_AIM_:
Give the lines of the material verbatim, from the first line to the line with "and +Z is up.", including both.

## BEGIN

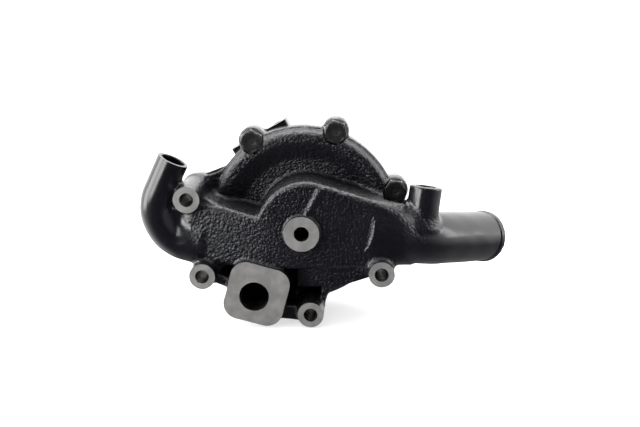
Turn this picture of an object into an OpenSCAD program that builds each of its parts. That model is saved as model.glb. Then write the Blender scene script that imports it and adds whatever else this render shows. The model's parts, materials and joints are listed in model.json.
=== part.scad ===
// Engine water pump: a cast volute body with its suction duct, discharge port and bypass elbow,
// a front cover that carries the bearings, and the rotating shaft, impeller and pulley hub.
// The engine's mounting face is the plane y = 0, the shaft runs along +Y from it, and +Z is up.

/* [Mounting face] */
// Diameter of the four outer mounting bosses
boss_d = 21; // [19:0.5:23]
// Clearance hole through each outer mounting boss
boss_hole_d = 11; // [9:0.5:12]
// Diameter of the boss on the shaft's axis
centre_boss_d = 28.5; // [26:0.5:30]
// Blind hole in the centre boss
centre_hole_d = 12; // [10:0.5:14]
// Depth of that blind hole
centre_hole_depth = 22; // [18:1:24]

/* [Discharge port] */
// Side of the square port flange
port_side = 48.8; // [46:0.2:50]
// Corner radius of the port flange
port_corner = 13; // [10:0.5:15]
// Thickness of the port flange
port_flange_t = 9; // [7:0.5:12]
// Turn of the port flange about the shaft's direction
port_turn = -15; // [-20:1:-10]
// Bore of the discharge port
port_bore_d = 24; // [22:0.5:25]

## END

_REPLY TO THE TASK_:
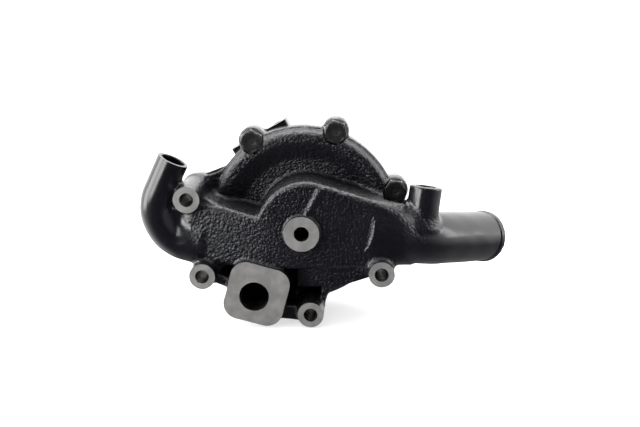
Turn this picture of an object into an OpenSCAD program that builds each of its parts. That model is saved as model.glb. Then write the Blender scene script that imports it and adds whatever else this render shows. The model's parts, materials and joints are listed in model.json.
=== part.scad ===
// Engine water pump: a cast volute body with its suction duct, discharge port and bypass elbow,
// a front cover that carries the bearings, and the rotating shaft, impeller and pulley hub.
// The engine's mounting face is the plane y = 0, the shaft runs along +Y from it, and +Z is up.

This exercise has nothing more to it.